Success emits ETL Pipeline completed successfully in the logs and pushes processed Parquet + JSON summary files to processed-data.

Trigger via Airflow

  1. Open Airflow UI → DAGs.
  2. Locate etl_pipeline, flip the toggle to On.
  3. Trigger Run (⚡ icon) to execute the DAG: run_etl_pipelinecleanup_temp_datasystem_health_check.
  4. Inspect task logs directly in Airflow.

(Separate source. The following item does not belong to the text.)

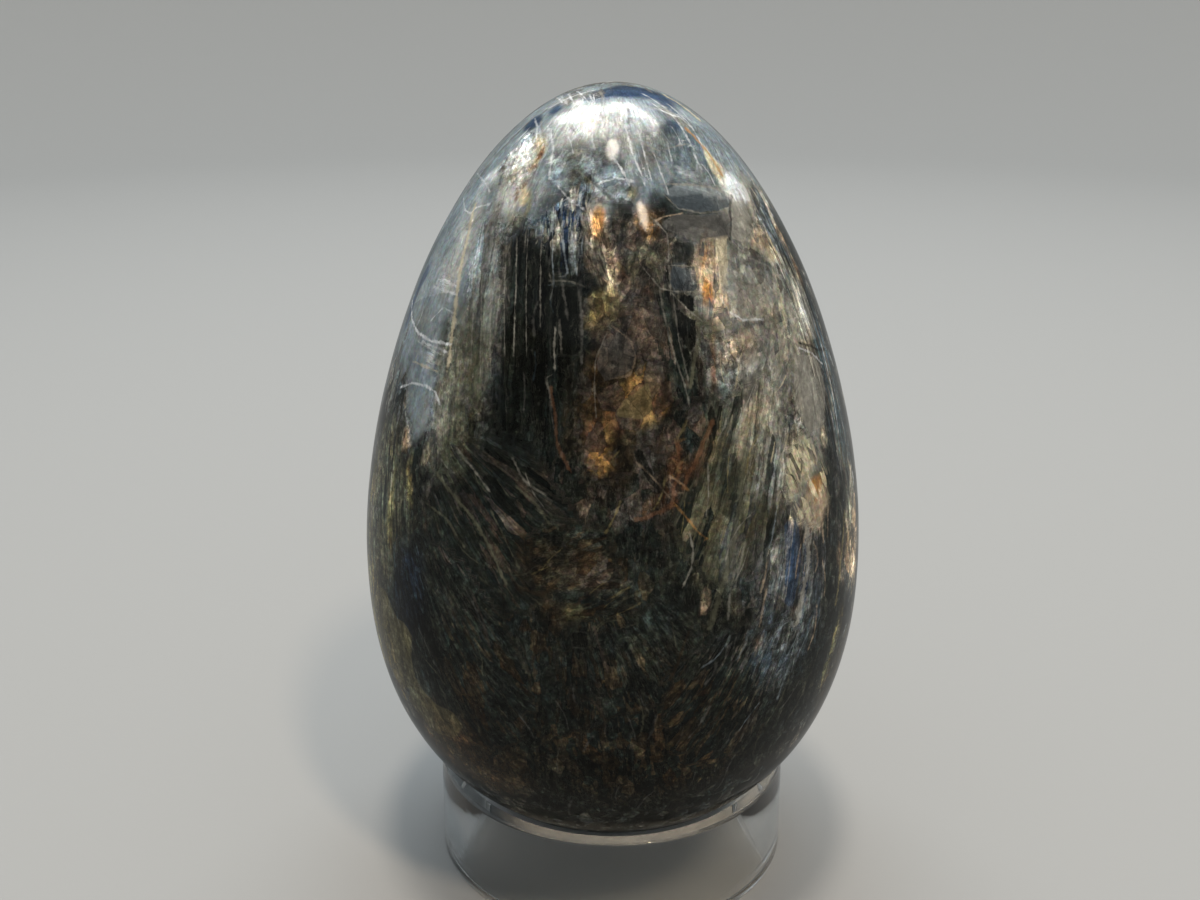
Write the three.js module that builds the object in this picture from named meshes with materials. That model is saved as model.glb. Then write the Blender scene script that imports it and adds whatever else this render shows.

Monitoring and Optimization

  • Beszel captures CPU, RAM, and I/O metrics per container; watch it during heavy ETL runs.
  • Resource guardrails:
    • RAM > 70% → reduce --chunk-size or break the DAG into more granular tasks.
    • CPU > 80% → parallelize transforms or stagger DAG schedules.
    • Disk I/O > 75% → optimize DuckDB SQL, limit temp outputs, or leverage Parquet pushdowns.
  • Scale by uploading larger datasets to MinIO (--large 500 produces ~500 MB). Rerun the ETL and iterate on chunk size or DAG timing to maximize throughput without exhausting the single node.

Troubleshooting

  • Health check warnings: If the script warns a service is slow to start, re-run ./start_pipeline.sh status and inspect logs (./start_pipeline.sh logs airflow-scheduler).
  • MinIO authentication errors: Ensure buckets exist (createbuckets container runs on start) and credentials match the override file.
  • ETL failures: Use ./start_pipeline.sh logs etl-worker for stack traces. Files remain in /tmp until the cleanup_temp_data task runs.
  • Port conflicts: Stop any services already using 8080, 9000/9001, 8090, or 5555 before starting the stack.

Next Steps

  1. Customize scripts/etl_pipeline.py with domain-specific transforms.
  2. Add more Airflow DAGs and stagger schedules to balance resource usage.
  3. Plug in alerting (email, Slack) based on Beszel or Airflow events.